Lady Rose Lion (Monkey Unicorn) is made with lovely things like rose absolute, jasmine absolute, honey absolute, patchouli, oakmoss and ladbanum. It also has a sparkle of gamma undecalactone, a peachy material that doesn't exist in nature, and Iso E Super, another synthetic that's woody, musky and subtle.

Without the two synthetics it wouldn't be as lovely as it is. It would be a bit heavy and dull, hard to wear. It would also be outrageously expensive.

But today's post is not about the synthetics, because it's the natural materials which are causingme the grief. I could make a whole perfume with just the Iso E Super and sell it perfectly legally. (Someone did, and hyped the hell out of it.)

No, it's the rose, jasmine and oakmoss that are causing me grief, and causing the same amount to every perfumer in the EU who loves using natural materials. They are restricted, just in case they give someone a rash. It's true, they might. But I can wear oakmoss at 20% concentration my skin and I'm fine. That's 50 times the EU legal limit.

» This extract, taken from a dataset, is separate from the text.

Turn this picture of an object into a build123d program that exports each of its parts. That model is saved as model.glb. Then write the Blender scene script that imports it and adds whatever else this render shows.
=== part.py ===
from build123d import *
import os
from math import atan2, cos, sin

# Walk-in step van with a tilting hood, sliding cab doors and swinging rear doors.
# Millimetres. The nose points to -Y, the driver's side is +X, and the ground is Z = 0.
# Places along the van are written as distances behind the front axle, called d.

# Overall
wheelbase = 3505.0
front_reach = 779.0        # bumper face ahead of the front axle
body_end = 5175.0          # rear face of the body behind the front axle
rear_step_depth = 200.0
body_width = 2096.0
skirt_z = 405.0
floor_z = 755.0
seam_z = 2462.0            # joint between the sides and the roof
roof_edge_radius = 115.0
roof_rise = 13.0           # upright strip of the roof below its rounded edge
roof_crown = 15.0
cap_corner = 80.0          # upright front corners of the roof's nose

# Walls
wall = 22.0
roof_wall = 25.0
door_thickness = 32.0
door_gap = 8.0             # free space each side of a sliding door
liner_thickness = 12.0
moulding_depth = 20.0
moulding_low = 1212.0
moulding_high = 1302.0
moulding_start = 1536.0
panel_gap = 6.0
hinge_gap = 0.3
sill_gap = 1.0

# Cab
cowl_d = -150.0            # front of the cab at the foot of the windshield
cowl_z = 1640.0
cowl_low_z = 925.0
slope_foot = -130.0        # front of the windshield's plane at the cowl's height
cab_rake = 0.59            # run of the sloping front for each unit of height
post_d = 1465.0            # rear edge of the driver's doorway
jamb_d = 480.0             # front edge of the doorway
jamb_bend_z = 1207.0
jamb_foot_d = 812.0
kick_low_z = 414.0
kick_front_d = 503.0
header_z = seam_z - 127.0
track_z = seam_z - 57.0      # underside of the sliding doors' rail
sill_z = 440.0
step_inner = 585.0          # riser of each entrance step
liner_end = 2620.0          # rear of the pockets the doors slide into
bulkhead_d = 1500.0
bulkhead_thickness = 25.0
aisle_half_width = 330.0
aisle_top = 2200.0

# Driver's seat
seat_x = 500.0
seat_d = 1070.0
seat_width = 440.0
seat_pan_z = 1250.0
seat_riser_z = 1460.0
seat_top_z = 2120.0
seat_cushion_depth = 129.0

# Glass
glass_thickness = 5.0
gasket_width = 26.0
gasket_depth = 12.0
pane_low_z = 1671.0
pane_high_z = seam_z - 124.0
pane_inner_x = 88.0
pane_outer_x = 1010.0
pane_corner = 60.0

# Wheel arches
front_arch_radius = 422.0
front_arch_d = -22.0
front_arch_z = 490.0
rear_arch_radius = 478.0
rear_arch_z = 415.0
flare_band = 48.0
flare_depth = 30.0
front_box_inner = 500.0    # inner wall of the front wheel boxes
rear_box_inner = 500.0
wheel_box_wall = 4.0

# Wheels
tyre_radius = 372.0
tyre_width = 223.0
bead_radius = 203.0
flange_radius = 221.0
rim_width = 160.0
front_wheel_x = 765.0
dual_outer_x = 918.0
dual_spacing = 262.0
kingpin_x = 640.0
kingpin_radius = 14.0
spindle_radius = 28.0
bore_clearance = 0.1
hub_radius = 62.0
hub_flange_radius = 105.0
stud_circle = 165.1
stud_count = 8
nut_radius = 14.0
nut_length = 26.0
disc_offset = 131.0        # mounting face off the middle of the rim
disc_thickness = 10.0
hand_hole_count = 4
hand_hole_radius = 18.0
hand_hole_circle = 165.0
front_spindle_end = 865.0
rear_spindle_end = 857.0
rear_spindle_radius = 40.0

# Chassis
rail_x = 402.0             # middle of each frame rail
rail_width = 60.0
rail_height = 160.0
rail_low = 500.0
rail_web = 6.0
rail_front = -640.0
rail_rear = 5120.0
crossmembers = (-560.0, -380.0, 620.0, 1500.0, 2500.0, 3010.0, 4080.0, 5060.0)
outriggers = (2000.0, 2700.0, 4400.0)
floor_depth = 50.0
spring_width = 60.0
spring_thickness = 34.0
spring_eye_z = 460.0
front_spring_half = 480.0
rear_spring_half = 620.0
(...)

Every wondered why you can no longer buy something at perfume strength, but you can get Eau de Toilette. Ever wondered why a lovely scent from the 90s disappeared entirely in the 00s? That's the new EU regulations. And they're going to be even tougher from 2013. It's partly safety, but it's partly the perfume people not wanting to tell you what they put in their scents.

Anyway, I've found some great techies who make software linked to the databases I need to produce my materials safety data sheets. The software will tell me if I've got too much of a material in my formula, so I can readjust it to make it legal. It costs several arms and legs, but if I want to sell through shops, I need to have my certificates. (A bit like people who make great biscuits then get an order from Waitrose, you're suddenly up a league and enveloped in legislation.)

So not long now, and I'll be in that nice shop who've been chasing me since April to get five of my scents. I'll keep you posted.